On to Oatman one of the places that I really wanted to visit; a tiny western town nestled in the hills of Arizona not far from the California Border. Clark Gable and Carole Lombard spent their Honeymoon in 1939 in the Oatman Hotel—which many claim that it is haunted. Although it no longer hosts overnight guests there is a museum, restaurant, bar and gift shop. The main reason I wanted to stop there was to see the wild burros that wander the streets. I did not realize that close to sundown was not a good time to negotiate this curvy 16 mile stretch of route of 66. I also could not figure out how 16 miles was scheduled to take me 40 minutes according to my car’s navigation system. As I ascended the curvy mountain road, I approached multiple switchbacks and hairpin turns at 10-15 miles per hour and quickly realized the reality of the drive. I have driven very twisty roads in my lifetime particularly in the Sierra mountains and the canyon roads in LA County, but never such a narrow, winding road, no shoulder, limited guardrails—mostly made of wood and rope. Each turn greeted me with an incredible, stunning view of the sun on the rugged mountains. There was no turning back! I was all in for the ride into Oatman. Such a relief to arrive in the little town, but the donkeys were nowhere in sight. A gift store sales woman said that they head into the mountains for the night at sunset. She suggested that I might catch a few on my way out of town towards Needles—my last stop before arriving at my destination in Southern California. 

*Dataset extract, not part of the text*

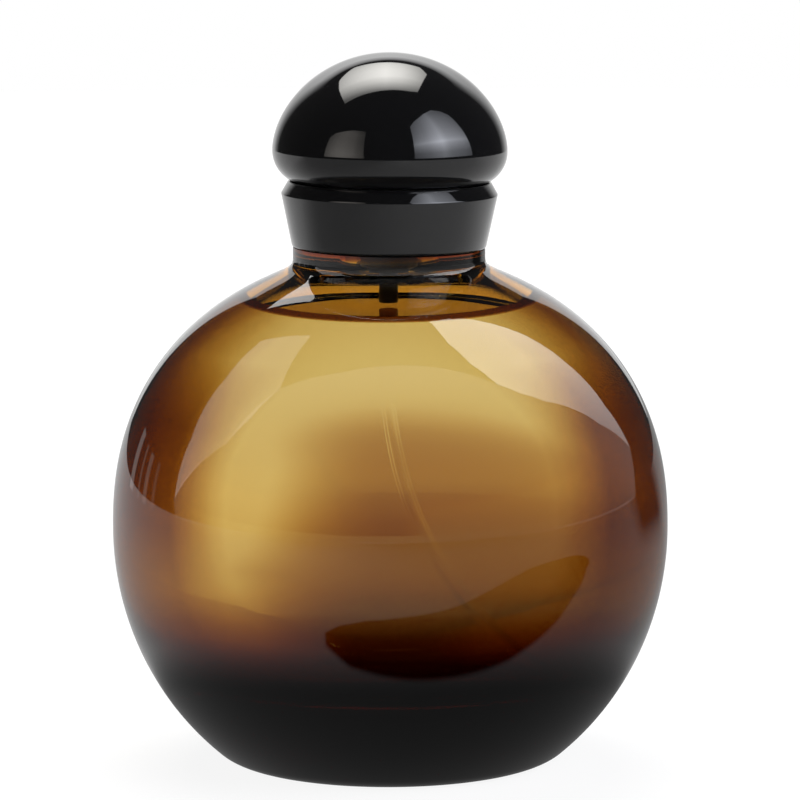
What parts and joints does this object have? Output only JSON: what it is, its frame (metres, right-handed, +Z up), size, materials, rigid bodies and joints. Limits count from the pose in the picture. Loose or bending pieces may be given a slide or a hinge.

That evening settled in my hotel room in Needles I read in my Route 66 guide book, “there are real beginnings and endings here on Old Route 66, and a truer sense of being alone, dependent on your vehicle and the road itself to take you safely through.” Wow did that statement ring true for me after 14 days alone on the road with my dog and my trusty SUV. 

The next day on my way to LA I made one final stop for a photo op at the Wigwam Motel in Rialto/San Bernardino. Despite traveling the route in the dead of winter I did get to wander into several unique spots. The upside was very little traffic, often when I was on the old section of the highway, I was the only car. Most of the stores, museums and sites were practically empty.

According to Route 66 guides the best time to travel Route 66 is early spring or September and October, thus avoiding crowds. The attractions are bustling in the heat of the summer months. The guides also suggest taking two to three full weeks to explore all the fascinating places. Although I felt my cross-country trip was slow going, I only spent six nights, seven days exploring the sites along Route 66. Next time I will allot more time and not be in such a hurry to see so many places each day. I highly recommend researching places to visit along the route and to design your own flexible itinerary based on your interests. Happy traveling!